- **Written instruction**
Output only the lines running from the line bearing "for name, make" through the line bearing "obj.data.transform(world)", character for character.

- **Given material**
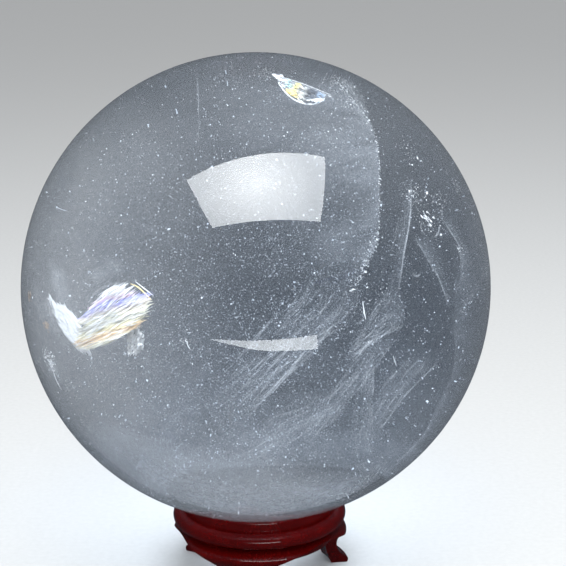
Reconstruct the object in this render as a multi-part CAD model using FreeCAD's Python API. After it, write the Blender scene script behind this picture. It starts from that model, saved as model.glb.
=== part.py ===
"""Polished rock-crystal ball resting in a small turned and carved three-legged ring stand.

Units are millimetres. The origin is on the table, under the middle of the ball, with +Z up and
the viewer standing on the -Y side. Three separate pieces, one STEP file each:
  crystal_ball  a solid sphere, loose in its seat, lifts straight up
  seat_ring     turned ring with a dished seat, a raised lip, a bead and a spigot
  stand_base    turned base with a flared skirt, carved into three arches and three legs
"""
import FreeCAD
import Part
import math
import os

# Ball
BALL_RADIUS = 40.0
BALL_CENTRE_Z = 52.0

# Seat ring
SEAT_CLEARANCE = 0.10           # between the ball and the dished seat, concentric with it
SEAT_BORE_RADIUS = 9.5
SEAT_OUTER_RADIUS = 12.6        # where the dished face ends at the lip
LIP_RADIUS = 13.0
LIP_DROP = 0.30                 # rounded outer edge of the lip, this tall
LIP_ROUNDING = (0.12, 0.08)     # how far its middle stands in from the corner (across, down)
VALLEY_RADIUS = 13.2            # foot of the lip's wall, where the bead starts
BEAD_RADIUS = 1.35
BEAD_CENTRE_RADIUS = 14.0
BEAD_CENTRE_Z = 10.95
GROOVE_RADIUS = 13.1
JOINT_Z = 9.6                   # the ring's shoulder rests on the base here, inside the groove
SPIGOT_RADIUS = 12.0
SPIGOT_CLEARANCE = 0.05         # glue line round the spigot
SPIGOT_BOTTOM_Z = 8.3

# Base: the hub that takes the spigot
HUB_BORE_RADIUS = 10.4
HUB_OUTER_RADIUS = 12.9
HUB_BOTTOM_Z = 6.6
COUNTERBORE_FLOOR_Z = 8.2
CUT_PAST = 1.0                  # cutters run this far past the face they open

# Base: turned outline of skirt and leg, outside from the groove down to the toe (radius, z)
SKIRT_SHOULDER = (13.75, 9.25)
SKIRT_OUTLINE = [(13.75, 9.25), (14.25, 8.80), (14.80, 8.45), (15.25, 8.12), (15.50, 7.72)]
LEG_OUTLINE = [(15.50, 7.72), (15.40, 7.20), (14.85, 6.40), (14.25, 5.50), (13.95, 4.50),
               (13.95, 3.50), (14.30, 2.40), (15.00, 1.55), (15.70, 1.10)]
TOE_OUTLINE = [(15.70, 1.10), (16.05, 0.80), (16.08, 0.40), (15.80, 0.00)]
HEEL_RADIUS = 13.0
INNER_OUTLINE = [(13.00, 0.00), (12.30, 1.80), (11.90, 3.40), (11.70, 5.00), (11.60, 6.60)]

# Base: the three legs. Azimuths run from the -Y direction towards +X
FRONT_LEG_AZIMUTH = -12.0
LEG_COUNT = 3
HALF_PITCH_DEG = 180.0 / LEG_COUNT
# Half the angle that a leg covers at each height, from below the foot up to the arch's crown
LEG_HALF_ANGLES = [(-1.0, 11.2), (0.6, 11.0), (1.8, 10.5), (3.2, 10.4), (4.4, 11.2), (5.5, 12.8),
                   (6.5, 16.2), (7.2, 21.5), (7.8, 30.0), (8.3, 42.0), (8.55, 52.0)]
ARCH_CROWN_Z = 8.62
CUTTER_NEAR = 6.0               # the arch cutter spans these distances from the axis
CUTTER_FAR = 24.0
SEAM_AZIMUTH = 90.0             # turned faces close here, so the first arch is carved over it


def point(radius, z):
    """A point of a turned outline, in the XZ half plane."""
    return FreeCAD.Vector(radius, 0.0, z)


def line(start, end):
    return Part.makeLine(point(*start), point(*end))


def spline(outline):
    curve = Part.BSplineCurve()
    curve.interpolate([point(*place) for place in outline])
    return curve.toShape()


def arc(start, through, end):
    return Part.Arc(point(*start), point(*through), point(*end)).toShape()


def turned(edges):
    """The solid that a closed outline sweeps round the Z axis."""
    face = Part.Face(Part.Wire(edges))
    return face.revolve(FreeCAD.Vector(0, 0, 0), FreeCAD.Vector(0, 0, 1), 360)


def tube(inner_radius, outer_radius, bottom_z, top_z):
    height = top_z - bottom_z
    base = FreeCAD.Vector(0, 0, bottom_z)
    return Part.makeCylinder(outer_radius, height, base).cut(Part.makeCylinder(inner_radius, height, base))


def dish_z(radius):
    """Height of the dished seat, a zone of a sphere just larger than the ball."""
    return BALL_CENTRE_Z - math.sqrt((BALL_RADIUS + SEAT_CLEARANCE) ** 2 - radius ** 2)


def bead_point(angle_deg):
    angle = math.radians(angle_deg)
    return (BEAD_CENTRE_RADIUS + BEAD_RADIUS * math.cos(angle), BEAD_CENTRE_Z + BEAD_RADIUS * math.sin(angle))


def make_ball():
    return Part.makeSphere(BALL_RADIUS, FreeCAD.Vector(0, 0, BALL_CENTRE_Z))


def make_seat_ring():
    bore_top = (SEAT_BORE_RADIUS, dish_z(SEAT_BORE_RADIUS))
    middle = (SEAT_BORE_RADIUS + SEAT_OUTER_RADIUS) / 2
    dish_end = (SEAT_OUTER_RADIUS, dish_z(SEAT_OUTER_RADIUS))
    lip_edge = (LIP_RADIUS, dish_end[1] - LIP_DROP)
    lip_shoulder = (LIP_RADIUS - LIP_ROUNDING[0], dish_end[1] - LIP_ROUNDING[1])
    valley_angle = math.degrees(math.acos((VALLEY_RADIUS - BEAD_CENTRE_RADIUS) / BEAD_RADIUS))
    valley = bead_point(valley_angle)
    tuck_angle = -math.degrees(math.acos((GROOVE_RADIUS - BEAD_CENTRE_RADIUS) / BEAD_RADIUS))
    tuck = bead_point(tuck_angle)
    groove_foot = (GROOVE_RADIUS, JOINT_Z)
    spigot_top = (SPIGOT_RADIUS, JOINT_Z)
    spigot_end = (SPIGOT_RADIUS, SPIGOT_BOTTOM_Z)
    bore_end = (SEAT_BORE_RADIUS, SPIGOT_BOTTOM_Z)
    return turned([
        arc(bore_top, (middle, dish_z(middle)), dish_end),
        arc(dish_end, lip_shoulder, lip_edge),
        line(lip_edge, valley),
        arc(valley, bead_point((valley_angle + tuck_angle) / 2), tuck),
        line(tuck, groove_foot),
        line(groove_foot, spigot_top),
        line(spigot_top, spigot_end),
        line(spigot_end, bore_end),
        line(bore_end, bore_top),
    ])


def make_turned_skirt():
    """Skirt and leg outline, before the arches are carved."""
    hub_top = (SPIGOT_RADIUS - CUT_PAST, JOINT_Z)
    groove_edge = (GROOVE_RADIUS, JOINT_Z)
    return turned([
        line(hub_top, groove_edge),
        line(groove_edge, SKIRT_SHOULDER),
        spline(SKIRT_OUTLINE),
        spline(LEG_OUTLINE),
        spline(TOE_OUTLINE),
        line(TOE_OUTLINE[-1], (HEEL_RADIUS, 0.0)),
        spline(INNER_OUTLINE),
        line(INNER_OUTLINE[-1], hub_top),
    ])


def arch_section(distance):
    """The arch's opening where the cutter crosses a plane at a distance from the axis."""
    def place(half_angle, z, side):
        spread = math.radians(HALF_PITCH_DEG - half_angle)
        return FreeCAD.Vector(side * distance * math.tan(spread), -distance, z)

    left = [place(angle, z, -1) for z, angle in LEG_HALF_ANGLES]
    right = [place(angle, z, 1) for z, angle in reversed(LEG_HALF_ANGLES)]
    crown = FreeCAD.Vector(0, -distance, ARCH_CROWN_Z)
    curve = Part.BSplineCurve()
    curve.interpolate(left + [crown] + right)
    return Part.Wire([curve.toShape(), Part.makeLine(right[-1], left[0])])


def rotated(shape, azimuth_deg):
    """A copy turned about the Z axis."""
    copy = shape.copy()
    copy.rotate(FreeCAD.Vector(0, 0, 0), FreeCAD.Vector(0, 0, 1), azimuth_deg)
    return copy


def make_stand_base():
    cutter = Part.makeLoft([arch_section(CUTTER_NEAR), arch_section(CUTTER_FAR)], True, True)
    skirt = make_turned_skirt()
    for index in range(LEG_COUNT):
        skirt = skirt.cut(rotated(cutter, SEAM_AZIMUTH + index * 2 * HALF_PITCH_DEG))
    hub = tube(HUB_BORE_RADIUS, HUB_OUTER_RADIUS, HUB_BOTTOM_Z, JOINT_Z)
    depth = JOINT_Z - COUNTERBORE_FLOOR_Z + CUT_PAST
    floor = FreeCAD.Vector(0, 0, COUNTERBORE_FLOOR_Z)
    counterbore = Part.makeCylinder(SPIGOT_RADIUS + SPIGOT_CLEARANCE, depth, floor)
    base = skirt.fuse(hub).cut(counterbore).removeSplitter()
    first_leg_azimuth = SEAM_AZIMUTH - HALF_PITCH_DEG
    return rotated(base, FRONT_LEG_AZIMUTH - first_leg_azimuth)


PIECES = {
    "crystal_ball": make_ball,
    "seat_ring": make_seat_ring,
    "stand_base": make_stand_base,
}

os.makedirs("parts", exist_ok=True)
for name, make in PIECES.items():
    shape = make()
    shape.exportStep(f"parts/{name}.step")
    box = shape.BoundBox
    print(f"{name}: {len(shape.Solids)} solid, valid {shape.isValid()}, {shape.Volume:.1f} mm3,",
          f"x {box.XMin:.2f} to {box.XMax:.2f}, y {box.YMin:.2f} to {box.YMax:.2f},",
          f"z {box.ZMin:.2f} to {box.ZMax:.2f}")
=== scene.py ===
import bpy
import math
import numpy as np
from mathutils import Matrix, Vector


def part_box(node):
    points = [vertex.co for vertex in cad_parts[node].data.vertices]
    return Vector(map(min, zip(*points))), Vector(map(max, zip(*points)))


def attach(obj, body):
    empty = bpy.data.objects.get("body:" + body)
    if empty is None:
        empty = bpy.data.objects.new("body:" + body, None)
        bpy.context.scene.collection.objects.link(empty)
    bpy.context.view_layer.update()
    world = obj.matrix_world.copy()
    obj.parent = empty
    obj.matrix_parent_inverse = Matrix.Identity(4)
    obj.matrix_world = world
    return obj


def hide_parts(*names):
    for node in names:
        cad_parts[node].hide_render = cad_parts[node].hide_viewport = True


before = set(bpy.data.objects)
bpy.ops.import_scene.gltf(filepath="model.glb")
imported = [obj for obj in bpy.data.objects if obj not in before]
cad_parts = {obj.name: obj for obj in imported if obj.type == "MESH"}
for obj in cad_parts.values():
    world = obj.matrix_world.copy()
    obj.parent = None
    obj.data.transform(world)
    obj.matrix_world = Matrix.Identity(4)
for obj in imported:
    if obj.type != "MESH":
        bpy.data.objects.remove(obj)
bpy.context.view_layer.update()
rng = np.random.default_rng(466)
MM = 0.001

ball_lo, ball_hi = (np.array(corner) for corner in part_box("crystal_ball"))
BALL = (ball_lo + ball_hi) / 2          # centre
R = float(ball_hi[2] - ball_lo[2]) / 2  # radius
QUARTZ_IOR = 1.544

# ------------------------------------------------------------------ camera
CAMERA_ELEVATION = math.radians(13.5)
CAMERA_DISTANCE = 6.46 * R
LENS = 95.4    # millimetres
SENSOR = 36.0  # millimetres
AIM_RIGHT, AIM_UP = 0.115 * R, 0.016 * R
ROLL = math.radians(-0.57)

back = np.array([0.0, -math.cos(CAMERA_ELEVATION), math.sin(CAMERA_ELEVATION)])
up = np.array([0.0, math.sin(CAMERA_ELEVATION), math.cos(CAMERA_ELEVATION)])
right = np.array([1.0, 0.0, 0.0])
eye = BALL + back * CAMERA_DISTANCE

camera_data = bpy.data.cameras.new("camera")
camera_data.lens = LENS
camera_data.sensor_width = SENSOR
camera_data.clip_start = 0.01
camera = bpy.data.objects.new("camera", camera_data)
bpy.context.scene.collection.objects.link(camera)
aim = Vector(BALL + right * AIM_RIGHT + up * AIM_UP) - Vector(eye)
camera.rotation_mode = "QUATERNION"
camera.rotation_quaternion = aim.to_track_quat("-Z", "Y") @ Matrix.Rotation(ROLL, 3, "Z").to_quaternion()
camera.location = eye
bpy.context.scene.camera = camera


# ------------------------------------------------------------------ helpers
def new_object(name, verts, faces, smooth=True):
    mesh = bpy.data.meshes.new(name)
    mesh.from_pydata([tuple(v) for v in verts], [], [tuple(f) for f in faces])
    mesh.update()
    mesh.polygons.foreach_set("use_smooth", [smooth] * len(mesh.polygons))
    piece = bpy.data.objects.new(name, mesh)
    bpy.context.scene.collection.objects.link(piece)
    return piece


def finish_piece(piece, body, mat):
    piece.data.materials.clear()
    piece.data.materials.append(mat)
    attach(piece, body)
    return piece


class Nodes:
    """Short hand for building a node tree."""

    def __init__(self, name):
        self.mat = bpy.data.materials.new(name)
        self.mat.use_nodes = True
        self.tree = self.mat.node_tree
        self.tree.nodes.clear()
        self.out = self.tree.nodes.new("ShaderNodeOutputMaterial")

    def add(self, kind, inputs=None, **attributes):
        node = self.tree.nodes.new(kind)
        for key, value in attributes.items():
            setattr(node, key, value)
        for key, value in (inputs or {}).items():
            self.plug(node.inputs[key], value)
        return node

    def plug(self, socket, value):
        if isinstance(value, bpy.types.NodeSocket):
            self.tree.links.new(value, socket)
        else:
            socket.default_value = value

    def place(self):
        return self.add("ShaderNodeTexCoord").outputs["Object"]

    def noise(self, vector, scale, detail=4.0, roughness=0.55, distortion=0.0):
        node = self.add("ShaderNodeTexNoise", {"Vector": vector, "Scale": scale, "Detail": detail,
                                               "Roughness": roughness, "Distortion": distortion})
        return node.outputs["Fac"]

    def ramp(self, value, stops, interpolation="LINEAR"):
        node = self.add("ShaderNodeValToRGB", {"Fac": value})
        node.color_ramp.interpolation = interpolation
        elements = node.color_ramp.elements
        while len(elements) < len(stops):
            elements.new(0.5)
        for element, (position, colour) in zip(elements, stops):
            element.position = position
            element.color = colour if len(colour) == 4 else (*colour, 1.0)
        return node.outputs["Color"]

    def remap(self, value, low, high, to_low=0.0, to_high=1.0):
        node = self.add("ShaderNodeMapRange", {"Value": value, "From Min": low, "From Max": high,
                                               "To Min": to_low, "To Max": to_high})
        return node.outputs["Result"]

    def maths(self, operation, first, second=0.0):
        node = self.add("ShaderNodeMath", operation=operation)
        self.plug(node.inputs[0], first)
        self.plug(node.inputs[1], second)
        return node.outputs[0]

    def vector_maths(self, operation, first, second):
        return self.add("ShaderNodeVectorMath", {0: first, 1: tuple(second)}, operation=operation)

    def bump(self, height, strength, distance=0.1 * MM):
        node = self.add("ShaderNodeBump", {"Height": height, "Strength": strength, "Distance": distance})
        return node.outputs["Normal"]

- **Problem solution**
for name, make in PIECES.items():
    shape = make()
    shape.exportStep(f"parts/{name}.step")
    box = shape.BoundBox
    print(f"{name}: {len(shape.Solids)} solid, valid {shape.isValid()}, {shape.Volume:.1f} mm3,",
          f"x {box.XMin:.2f} to {box.XMax:.2f}, y {box.YMin:.2f} to {box.YMax:.2f},",
          f"z {box.ZMin:.2f} to {box.ZMax:.2f}")
=== scene.py ===
import bpy
import math
import numpy as np
from mathutils import Matrix, Vector


def part_box(node):
    points = [vertex.co for vertex in cad_parts[node].data.vertices]
    return Vector(map(min, zip(*points))), Vector(map(max, zip(*points)))


def attach(obj, body):
    empty = bpy.data.objects.get("body:" + body)
    if empty is None:
        empty = bpy.data.objects.new("body:" + body, None)
        bpy.context.scene.collection.objects.link(empty)
    bpy.context.view_layer.update()
    world = obj.matrix_world.copy()
    obj.parent = empty
    obj.matrix_parent_inverse = Matrix.Identity(4)
    obj.matrix_world = world
    return obj


def hide_parts(*names):
    for node in names:
        cad_parts[node].hide_render = cad_parts[node].hide_viewport = True


before = set(bpy.data.objects)
bpy.ops.import_scene.gltf(filepath="model.glb")
imported = [obj for obj in bpy.data.objects if obj not in before]
cad_parts = {obj.name: obj for obj in imported if obj.type == "MESH"}
for obj in cad_parts.values():
    world = obj.matrix_world.copy()
    obj.parent = None
    obj.data.transform(world)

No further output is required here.